All Saints Church (, , address: Rūdninkų St. 20/1) is a Baroque-style church in Vilnius, Lithuania. All Saints church was built between 1620 and 1630 and was adopted for Carmelites' needs. In the second half of the 17th century, the church was linked with a monastery and formed a single complex.

History

A large old-regulation Carmelite monastery adjoins the church; it is built by adapting existing buildings. In 1631–32, the main two-storey building following the street was completed; there are also several buildings of a later period and a tow-storey novitiate house with a small courtyard at the city wall. In the 16th–18th centuries they actively participated in public life, held religious feasts and processions.
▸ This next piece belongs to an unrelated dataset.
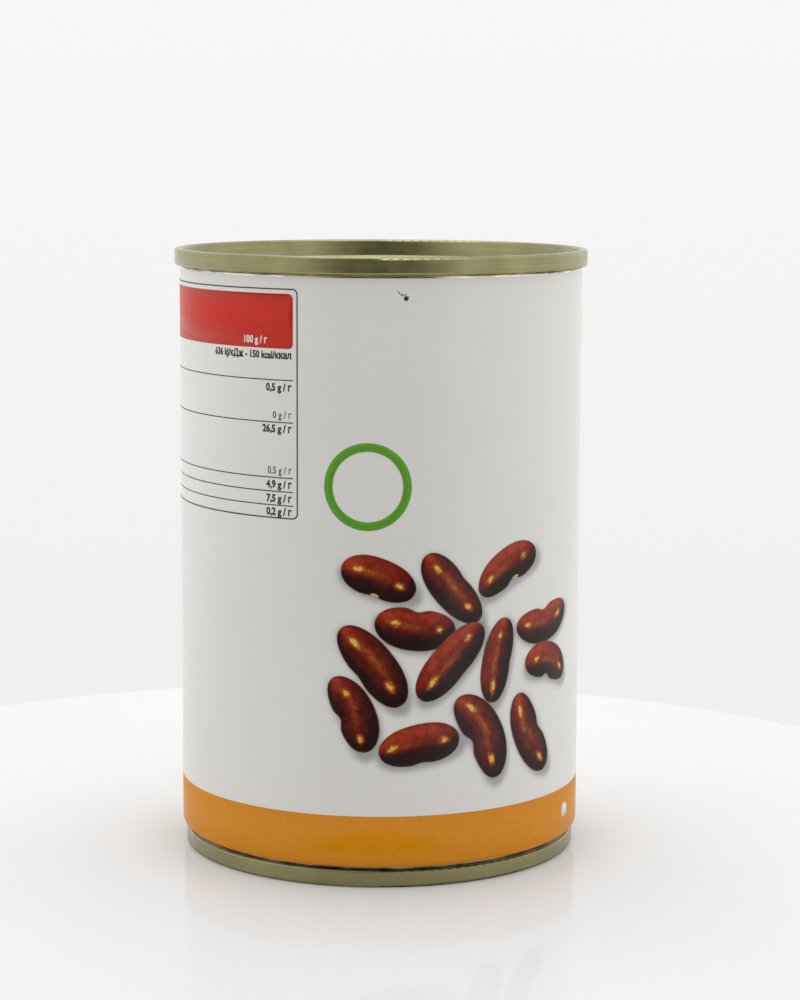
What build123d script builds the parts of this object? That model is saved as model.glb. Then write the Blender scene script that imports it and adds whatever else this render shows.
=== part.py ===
from build123d import *
import os

# A closed steel food can of the common 73 x 110 mm size, standing on its bottom seam.
# Units are millimetres.  The origin is the centre of the base and +Z is the can's axis.
# Every piece is turned round that axis: the wall with its sealed contents, and two end
# lids that are rolled on to it by double seams.

# Driving dimensions
CAN_HEIGHT = 110.0
WALL_RADIUS = 36.75
TOP_RIM_RADIUS = 37.65
BOTTOM_RIM_RADIUS = 36.0

# Double seam, the same at both ends
SEAM_HEIGHT = 3.0
SEAM_THICKNESS = 1.3
SEAM_OVERHANG = TOP_RIM_RADIUS - WALL_RADIUS
SEAM_CREST_ROUND = 0.5
SEAM_SKIRT_ROUND = 0.35

# Wall where it runs up inside a seam
LIP_THICKNESS = 0.25

# End lid: chuck wall, countersink groove and panel, as depths below the seam's crest
COUNTERSINK_DEPTH = 4.2
COUNTERSINK_FLOOR = 0.3
COUNTERSINK_WIDTH = 1.6
COUNTERSINK_ROUND = 0.6
CHUCK_WALL_TAPER = 0.95
PANEL_WALL_TAPER = 0.45
PANEL_DEPTH = 3.3
PANEL_ROUND = 0.4

# Pressed beads on the panel, as distances in from the panel's edge
BEAD_INSETS = [2.4, 6.4]
BEAD_CREST_WIDTH = 1.1
BEAD_FLANK_WIDTH = 0.75
BEAD_HEIGHT = 0.55
CENTRE_DISC_RADIUS = 20.0
CENTRE_DISC_HEIGHT = 0.35

# Neck, where the wall is rolled in so that the bottom seam fits inside a top rim
SHOULDER_HEIGHT = 3.8
NECK_HEIGHT = 3.5
SHOULDER_ROUND = 1.1
NECK_ROUND = 0.2


def turned_solid(corners):
    """Solid of revolution about Z from closed (radius, height, corner rounding) corners."""
    points = [(radius, height) for radius, height, rounding in corners]
    roundings = [rounding for radius, height, rounding in corners]
    outline = Plane.XZ * FilletPolyline(*points, radius=roundings, close=True)
    return revolve(make_face(outline), axis=Axis.Z)


def bead_corners(outer_radius):
    """One raised ring bead on the panel, listed from its inner foot to its outer foot."""
    crest_outer = outer_radius - BEAD_FLANK_WIDTH
    crest_inner = crest_outer - BEAD_CREST_WIDTH
    inner_foot = crest_inner - BEAD_FLANK_WIDTH
    crest = BEAD_HEIGHT - PANEL_DEPTH
    return [
        (inner_foot, -PANEL_DEPTH, PANEL_ROUND),
        (crest_inner, crest, PANEL_ROUND),
        (crest_outer, crest, PANEL_ROUND),
        (outer_radius, -PANEL_DEPTH, PANEL_ROUND),
    ]


def end_lid(rim_radius):
    """End lid with its double seam, facing up, with the seam's crest at height 0."""
    rim_inner = rim_radius - SEAM_THICKNESS
    lip_inner = rim_radius - SEAM_OVERHANG - LIP_THICKNESS
    groove_outer = rim_inner - CHUCK_WALL_TAPER
    groove_inner = groove_outer - COUNTERSINK_WIDTH
    panel_edge = groove_inner - PANEL_WALL_TAPER
    underside = -COUNTERSINK_DEPTH - COUNTERSINK_FLOOR
    centre_top = CENTRE_DISC_HEIGHT - PANEL_DEPTH

    corners = [
        (0, underside, 0),
        (0, centre_top, 0),
        (CENTRE_DISC_RADIUS, centre_top, PANEL_ROUND),
        (CENTRE_DISC_RADIUS + BEAD_FLANK_WIDTH, -PANEL_DEPTH, PANEL_ROUND),
    ]
    for inset in reversed(BEAD_INSETS):
        corners += bead_corners(panel_edge - inset)
    corners += [
        (panel_edge, -PANEL_DEPTH, PANEL_ROUND),
        (groove_inner, -COUNTERSINK_DEPTH, COUNTERSINK_ROUND),
        (groove_outer, -COUNTERSINK_DEPTH, COUNTERSINK_ROUND),
        (rim_inner, 0, SEAM_CREST_ROUND),
        (rim_radius, 0, SEAM_CREST_ROUND),
        (rim_radius, -SEAM_HEIGHT, SEAM_SKIRT_ROUND),
        (lip_inner, -SEAM_HEIGHT, 0),
        (lip_inner, underside, 0),
    ]
    return turned_solid(corners)


def wall_and_contents():
    """Sealed wall, filled to the undersides of both lids, with its neck above the base."""
    neck_radius = BOTTOM_RIM_RADIUS - SEAM_OVERHANG
    contents_gap = COUNTERSINK_DEPTH + COUNTERSINK_FLOOR
    contents_top = CAN_HEIGHT - contents_gap
    lip_top = CAN_HEIGHT - SEAM_HEIGHT
    return turned_solid([
        (0, contents_gap, 0),
        (neck_radius - LIP_THICKNESS, contents_gap, 0),
        (neck_radius - LIP_THICKNESS, SEAM_HEIGHT, 0),
        (neck_radius, SEAM_HEIGHT, 0),
        (neck_radius, NECK_HEIGHT, NECK_ROUND),
        (WALL_RADIUS, SHOULDER_HEIGHT, SHOULDER_ROUND),
        (WALL_RADIUS, lip_top, 0),
        (WALL_RADIUS - LIP_THICKNESS, lip_top, 0),
        (WALL_RADIUS - LIP_THICKNESS, contents_top, 0),
        (0, contents_top, 0),
    ])


nodes = {
    "body": wall_and_contents(),
    "top_end": Pos(0, 0, CAN_HEIGHT) * end_lid(TOP_RIM_RADIUS),
    "bottom_end": mirror(end_lid(BOTTOM_RIM_RADIUS), about=Plane.XY),
}

os.makedirs("parts", exist_ok=True)
for name, solid in nodes.items():
    export_step(solid, f"parts/{name}.step")
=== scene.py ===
import math

import bpy
import numpy as np
from mathutils import Matrix, Vector


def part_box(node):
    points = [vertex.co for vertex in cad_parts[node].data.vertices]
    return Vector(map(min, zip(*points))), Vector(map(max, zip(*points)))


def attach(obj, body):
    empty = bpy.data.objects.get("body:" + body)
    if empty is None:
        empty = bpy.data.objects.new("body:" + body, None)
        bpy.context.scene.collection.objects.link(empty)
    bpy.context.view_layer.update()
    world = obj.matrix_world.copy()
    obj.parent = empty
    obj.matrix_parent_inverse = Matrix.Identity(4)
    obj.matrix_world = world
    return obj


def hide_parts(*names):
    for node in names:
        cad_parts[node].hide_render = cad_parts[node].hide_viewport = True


# A printed steel can of beans on a white turntable.  Label positions are in millimetres on the
# unrolled wall: "across" runs right from the front (the -Y side), "up" runs from the base.

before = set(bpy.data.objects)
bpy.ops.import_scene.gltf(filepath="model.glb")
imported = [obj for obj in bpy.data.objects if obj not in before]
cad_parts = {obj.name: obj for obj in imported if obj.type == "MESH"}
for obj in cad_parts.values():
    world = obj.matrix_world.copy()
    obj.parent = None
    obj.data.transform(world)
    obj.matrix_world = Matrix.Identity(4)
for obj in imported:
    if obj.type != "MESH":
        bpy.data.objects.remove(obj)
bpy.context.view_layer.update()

MM = 0.001
WALL_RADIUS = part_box("body")[1].x / MM
WALL_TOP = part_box("body")[1].z / MM
RIM_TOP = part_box("top_end")[1].z / MM
RIM_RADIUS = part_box("top_end")[1].x / MM
FOOT_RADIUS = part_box("bottom_end")[1].x / MM
SEAM_HEIGHT = RIM_TOP - WALL_TOP
SEAM_OVERHANG = RIM_RADIUS - WALL_RADIUS


# ---------------------------------------------------------------- camera

CAMERA_DISTANCE = 480.6
CAMERA_HEIGHT = 131.0
CAMERA_PITCH = 8.0
CAMERA_YAW = 0.43
CAMERA_ROLL = 0.24
CAMERA_LENS = 94.4


def make_camera():
    data = bpy.data.cameras.new("camera")
    data.lens = CAMERA_LENS
    data.sensor_width = 36.0
    data.clip_start = 0.01
    data.clip_end = 20.0
    camera = bpy.data.objects.new("camera", data)
    bpy.context.scene.collection.objects.link(camera)
    turn = Matrix.Rotation(math.radians(-CAMERA_YAW), 4, "Z")
    tilt = Matrix.Rotation(math.radians(90 - CAMERA_PITCH), 4, "X")
    roll = Matrix.Rotation(math.radians(CAMERA_ROLL), 4, "Z")
    place = Matrix.Translation((0, -CAMERA_DISTANCE * MM, CAMERA_HEIGHT * MM))
    camera.matrix_world = place @ turn @ tilt @ roll
    bpy.context.scene.camera = camera


# ---------------------------------------------------------------- shader building

def add_node(tree, kind, settings=None, **inputs):
    """Adds a node; inputs are values, or sockets to link, by the input's name with _ for spaces."""
    made = tree.nodes.new(kind)
    for key, value in (settings or {}).items():
        setattr(made, key, value)
    for key, value in inputs.items():
        socket = made.inputs[int(key[1:])] if key[1:].isdigit() else made.inputs[key.replace("_", " ")]
        if isinstance(value, bpy.types.NodeSocket):
            tree.links.new(value, socket)
        else:
            socket.default_value = value
    return made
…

In 1819 the Carmelites established a parochial school in the monastery. In 1908 vicar Petras Kraujalis started to preach in Lithuanian, which was opposed by Polish clergy.
The Church of all Saints is at the end of a street where the main gate to the Jewish ghetto was. During World War II, there was a tunnel through the sewers connecting the church with the ghetto. The priest of the church would provide bread to be taken into the ghetto through the tunnel.  He also hid some Jews smuggled out of the ghetto through the tunnel. There were also Christian Lithuanians who helped smuggle Litvaks food into the ghetto. In Soviet times the church housed a museum of folk art after the reconstruction between 1967 and 1975.

Architecture

The bell tower is high and massive with elaborate decorations. After a fire in the 18th century, it was restored and finished with a rococo-style dome roof. Marcin Knackfus prepared project for the church's altar. Above the high altar rises another altar reminiscent of a royal throne with a canopy. A belfry was erected and the sculptures in the interior were created in the 18th century. In 1859 the polychrome interior décor was enriched. East of the church lies a square, in which the Convent of the Barefoot Carmelites once stood alongside a Baroque Church of St. Joseph the Betrothed established in 1638 by the Vice-Chancellor of the Grand Duchy of Lithuania Stephen Pac. Its exterior was reminiscent of the Church of St. Theresa, Vilnius. In 1877 the Church of St. Joseph the Betrothed was demolished by the tsar's order, to be replaced by a market (presently it is a square).